If classmethods are difficult to comprehend for novices, these can
also be done as simple functions.

2. **Initializer Approach**

class Foo(object):
def __init__(self, val=None, val1=None, val2=None):
if val is not None:
self.val = val
elif val1 is not None:
self.val = convert_to_foo_format(val1)
elif val2 is not None:
self.val = convert_to_foo_format(val2)
else:
raise ValueError('no input')

OR, if the 3 different input formats are different types:

class Foo(object):
def __init__(self, val):
if isinstance(val,float):
self.val = val
elif isinstance(val,basestring):
self.val = convert_to_foo_format1(val)
elif isinstance(val,someothertype):
self.val = convert_to_foo_format2(val)

Generally speaking, I favor approach #2, as I find it leverages
python's capabilities and leads to simpler code and less looking-up in
docs. But I'm primarily thinking of cases where the input value is
unambiguous (e.g. a bunch of different string representations of
coordinates), and I agree it's a bit more awkward if e.g. there are a
bunch of identically typed formats (e.g. for Time we have jd, mjd,
unix epoch, etc., and they are all numbers or arrays of numbers).

What do others think?

--
Erik Tollerud

Brian Kloppenborg

unread,

May 15, 2012, 12:10:17 AM5/15/12

to astro...@googlegroups.com

Hi Erik,

As you mention below, there are cases where automatic conversion may be
ambiguous. Therefore I would vastly prefer option 1 because the user's
intended action is explicitly stated. This also has the added benefit
of making the code more readable:

>>> a = time(x)

is less clear than

>>> a = time.from_jd(x)

Brian

Tom Aldcroft

unread,

May 15, 2012, 9:32:59 AM5/15/12

to astro...@googlegroups.com

I favor a modified version of approach #2, and agree with Erik's
opinion that it allows for simpler code, simpler documentation (both
for users and developers), and better use of Python and better
potential for abstracting the problem so the Time class is more easily
extensible.

Here's my take on the situation.

Fundamentally there are three things needed for instantiating the
"normal" resolution time representations:

- One or more "values", which are the input time(s). This input could
be one of a number of Python types:
- Float, int, datetime object, string, list of any of the previous,
numpy array of any of the previous.

- A format (one might also call this the "representation" but stick
with "format" for now). This is required in cases where the input
values are ambiguous. For instance a float is always ambiguous but a
datetime is never ambiguous nor is a string that matches one of the
supported string formats (e.g. ISO). Examples for format include:
- JD, MJD, unix, ISO, datetime, Chandra_seconds, Chandra_FITS,
'YYYYDDD:HHMMSS.sss' etc.

- A "system", e.g. UTC, TT, TAI, TDB, TGB, TCB
(http://tycho.usno.navy.mil/systime.html)

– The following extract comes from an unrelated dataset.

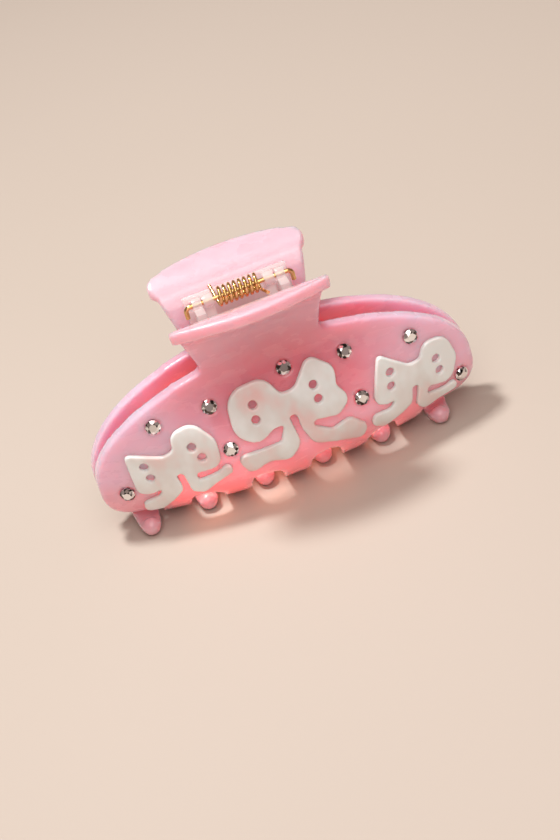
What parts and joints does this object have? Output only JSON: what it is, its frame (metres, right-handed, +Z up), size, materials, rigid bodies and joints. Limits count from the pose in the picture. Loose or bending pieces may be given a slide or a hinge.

Handling of the different input types for "values" (e.g. array or not)
should be independent of the format and system. This makes it easier
to support more formats. In the latest Time implementation this
handling occurs twice (from_tai and from_jd) and would likely get
repeated more as the class develops. Of course this can be
refactored, but I think this would drive the code toward Erik's #2
anyway.

It should be very cheap to add support for a new format. Notice I
include Chandra_seconds as a format. This is a mission-specific
format, but as an astronomical utility there is no reason we cannot
support mission or observatory specific formats if it is cheap and
unambiguous.

Given the above, why not have one and exactly one way to make a time object:

t = Time(values, format=None, system=None)
t = Time(values, format='iso', system='tt')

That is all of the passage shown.